CN 7308 and CBAM, in plain English

Is CN 7308 covered by CBAM?

Yes. CN 7308 — steel structures and prepared parts of structures — is a covered good under the EU Carbon Border Adjustment Mechanism. Any consignment under this heading imported into the EU has carried reporting obligations since the transitional phase (1 October 2023 – 31 December 2025), and since the definitive phase began on 1 January 2026 the EU importer must buy CBAM certificates against its embedded emissions. Towers, PEB components, bridge parts and prepared structural steelwork import under this heading.

How much CBAM cost does CN 7308 face in 2026?
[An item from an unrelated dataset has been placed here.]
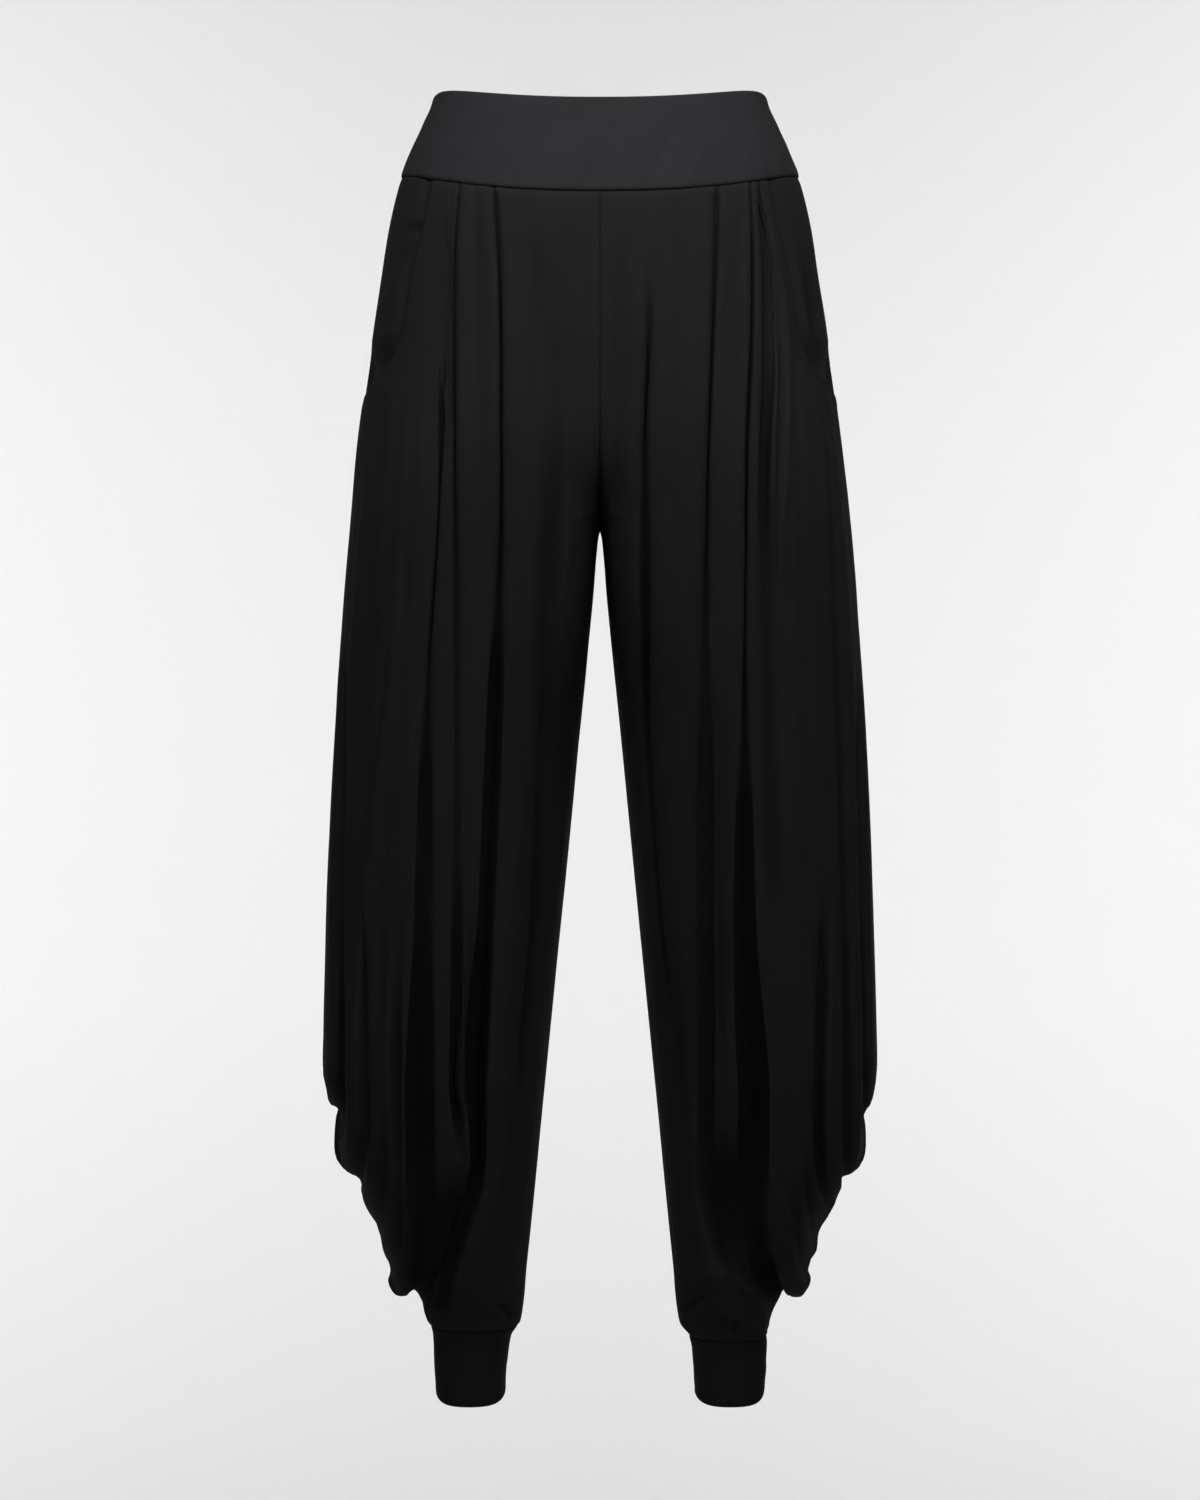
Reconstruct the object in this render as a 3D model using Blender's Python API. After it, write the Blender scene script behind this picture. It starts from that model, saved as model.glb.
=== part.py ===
"""Draped trousers in black jersey, filled out as if worn and held at the waist.

A wide fitted waistband carries two pleated legs. The pleats open into long folds, which turn
outwards low on the legs and hang there as nested loops round the side, above narrow ankle cuffs.

The wearer faces -Y and the wearer's left is +X. The origin is the middle of the waist opening,
level with the waistband's top edge at the sides. Sizes are in millimetres until a mesh is made.
Each leg is worked out as if it were the left one, and the right leg is turned to -X at the end.
"""

from collections import namedtuple

import bpy
import numpy as np

MM = 0.001

# Cloth and seams
CLOTH = 1.4
BAND_CLOTH = 2.4
CUFF_CLOTH = 2.0
SEAM_GAP = 0.3
SEAM_HALF = SEAM_GAP / 2
BAND_PROUD = 0.9
CUFF_INSET = 0.4

# Heights
WAIST_Z = -59.5
CROTCH_Z = -330.0
FAN_Z = -700.0
CUFF_HEM_Z = -1012.0
CUFF_SEAM_Z = {"left": -961.0, "right": -953.0}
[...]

CBAM certificates track the EU ETS carbon price — roughly €70–80 per tonne of CO₂ in 2026 — so the bill is your embedded emissions multiplied by that price. For Indian BF-route steel products the difference between bases is dramatic: default-basis costs run roughly €250–270 per tonne of product, versus roughly €65–170 per tonne on verified actuals — about €80,000–€180,000 on a single 1,000-tonne consignment. The exact figure depends on your route and product mix, which is why the first step is a proper calculation, not a guess.

A structure contains steel from five different mills. How is the CBAM number built?

By attribution: each precursor input’s embedded emissions (from its mill’s verified data, or defaults where unavailable) are rolled up across the bill of materials, plus your fabrication stage’s own energy. Fabricators’ existing material traceability — heat numbers on test certificates — provides the backbone. We turn that paperwork into the roll-up so the filing matches what was actually built.

Do galvanised towers face anything extra under CBAM?

Galvanising is counted as a processing stage within your boundary — its furnace fuel and electricity enter the number — but there is no separate “galvanising surcharge”. The zinc itself is not a CBAM-covered good. The dominant term remains the steel inputs, which is why supplier data across your BOM is where the money is.